After ElBaradei put the document on the trash heap, it was published by the
British newspaper The Times.
This episode had suspicious
similarities to a previous case that proved definitively to be a hoax. In 1995
the IAEA received several documents from the Sunday Times, a sister paper to The Times, purporting to show that Iraq had
resumed its nuclear weapons programme in spite of all evidence to the contrary.
The IAEA quickly determined that the documents were elaborate forgeries. There
were mistakes in formatting the documents’ markings, classification and dates,
and many errors in language and style indicated that the author’s first
language was something other than Arabic or Farsi. Inspections in Iraq later in
1995 confirmed incontrovertibly that there had been no resumption of the Iraqi
nuclear programme.
The lessons of the past
I regret now that ElBaradei did not speak out more vehemently, before the USA went to war in Iraq, about the falsification of evidence: the 1995 faked documents, additional forgeries provided to the IAEA in 2003, and others. A good man, he had been an international lawyer with years of experience dealing with half-truths and prevarications; but he was trapped between telling the whole story and overtly insulting the USA, which supplied 25 per cent of the IAEA’s funding.
ElBaradei labelled documents provided
to the IAEA about Iraq’s attempts to acquire uranium from Africa ‘not
authentic’. A better description would have been ‘blatant and amateurish
forgeries’. He provided evidence that aluminum tubes the USA said were for
nuclear centrifuges were actually for rockets; but he did not make public the
supporting engineering details. The truth was lost in US Secretary of State
Colin Powell’s scandalous detailing of Iraq’s supposed weapons of mass
destruction, which was wrong in almost every respect.
ElBaradei’s successor has similarly
fallen short by failing to note in his report the earlier doubts that Iran was
continuing to develop a neutron-producing device. If Amano has found new
reasons to overlook the many questionable aspects of this story, he should
present them. Given past doubts about the episode, his reporting on it should
be above reproach.
When it comes to accurately
accounting for potential diversions of nuclear materials—the main mission of
the IAEA—the agency has gone about its work with precision. It needs to be just
as exacting when it delves into allegations about Iran’s weapons activities.
I should be clear: Iran deserves
tough scrutiny. It claims to have given up its nuclear weapons ambitions, yet
repeatedly acts as if it has something to hide. I am sceptical; I suspect the
Iranians may have an ongoing weaponization programme. The uncertainty must be
resolved.
At the same time, we should not
again be held hostage to forgeries and the spinning of data to make the worst
case. If Iran is developing nuclear weapons, let it be proved through the
analysis of current, solid information—not recycled, discredited data.

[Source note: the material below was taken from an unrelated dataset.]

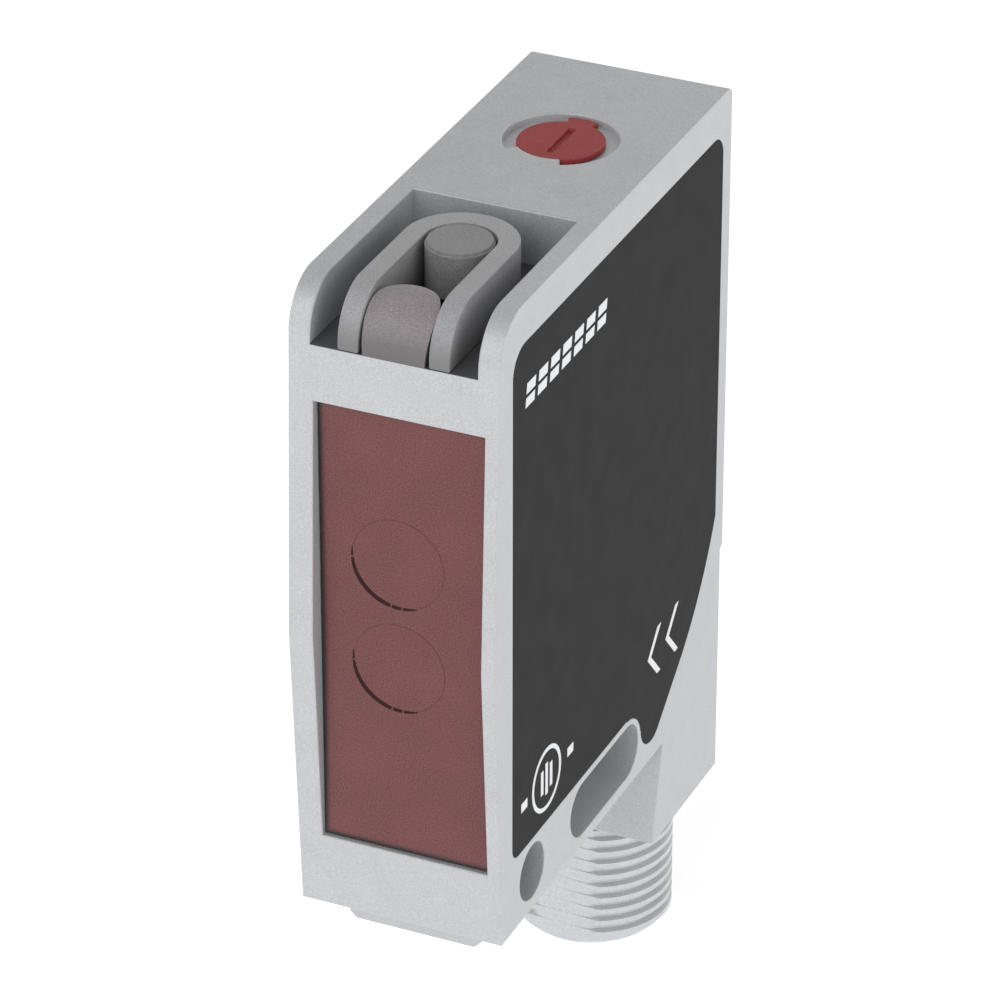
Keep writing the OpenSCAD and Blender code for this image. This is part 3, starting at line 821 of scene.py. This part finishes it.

If there
is to be a war with Iran, let us not have a repeat, afterwards, of the
anguished articles and books from officials who kept their misgivings to
themselves. Let us get all the facts on the table now.
About the author
Robert Kelley, a nuclear
engineer, has been a SIPRI Associated Senior Research Fellow
since 2010. He was a director at the IAEA, where he worked for nine years. He gained
his weapons expertise over 30 years at the University of California’s nuclear
weapons laboratories.
This article was originally
published by Bloomberg View. The opinions expressed are the author’s own.